How do I evaluate the following indefinite integral? $$ \int \frac{1}{x^{7} - x} ~ d{x}. $$ Could someone give me some advice as to what method I should use or the steps that I should take?
Note: The OP originally requested for help in evaluating $ \displaystyle \int \left( \frac{1}{x^{7}} - x \right) ~ d{x} $, which may not have been his/her actual intention.
On
$\displaystyle \int\frac{1}{x^7-x}dx = \int\frac{1}{x^7.\left(1-\frac{1}{x^6}\right)}dx$
Put $\displaystyle \left(1-\frac{1}{x^6}\right) = t$ and $\displaystyle \frac{6}{x^7}dx = dt$
$\displaystyle = \frac{1}{6}\int\frac{1}{t}dt = \frac{1}{6}\ln \mid t \mid+C$
$\displaystyle = \frac{1}{6}\ln \left|\frac{x^6-1}{x^6}\right|+C$
On
$$ \begin{aligned} \int \frac{1}{x^{7}-x} d x &=\int \frac{1}{x\left(x^{6}-1\right)} d x \\ &=\int\left(\frac{x^{5}}{x^{6}-1}-\frac{1}{x}\right) d x \\ &=\int \frac{x^{5} d x}{x^{6}-1}-\ln |x| \\ &=\frac{1}{6} \ln \left|x^{6}-1\right|-\ln |x|+C \\ &=\frac{1}{6} \ln \left|1-\frac{1}{x^{6}}\right|+C . \end{aligned} $$ Replacing 6 by $n$ and changing the sign yields the general integral $$\int \frac{1}{x\left(x^{n}\pm1\right)} d x=\mp \frac{1}{n} \ln \left|1\pm\frac{1}{x^{n}}\right|+C\tag*{}$$
There is a trick.

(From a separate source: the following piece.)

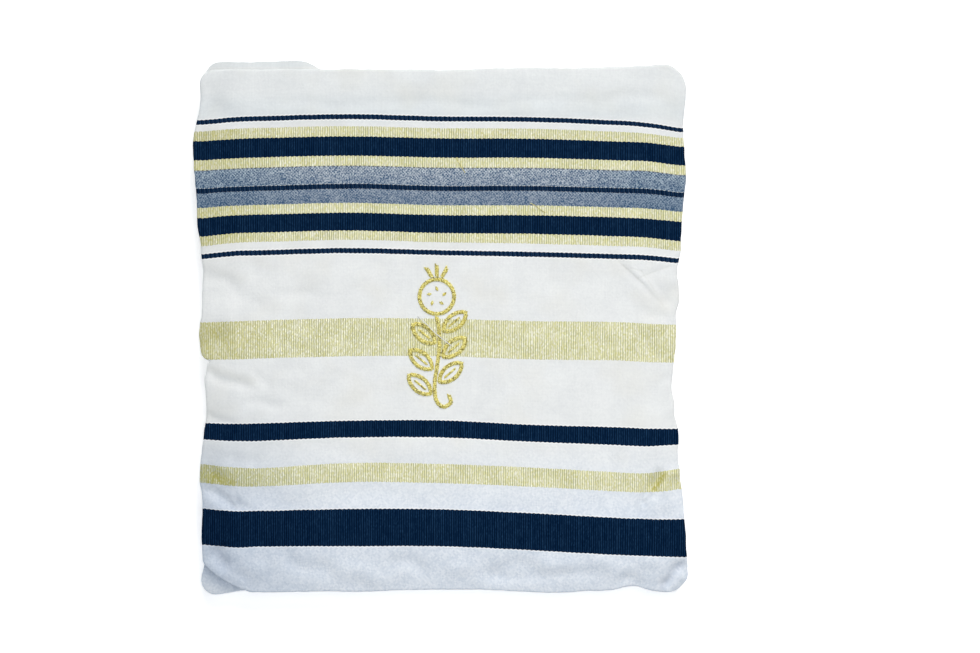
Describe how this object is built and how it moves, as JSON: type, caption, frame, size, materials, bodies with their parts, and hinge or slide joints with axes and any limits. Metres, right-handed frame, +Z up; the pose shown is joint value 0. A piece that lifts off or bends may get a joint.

We have $$\frac{1}{x^7-x}=\frac{7x^6}{x^7-x} -\frac{7x^6-1}{x^7-x}.$$
The first function is $\dfrac{7x^5}{x^6-1}$. For integrating, there is an obvious substitution.
For the second function, there already is an obvious substitution.
One can invent many examples that yield to the same sort of trick.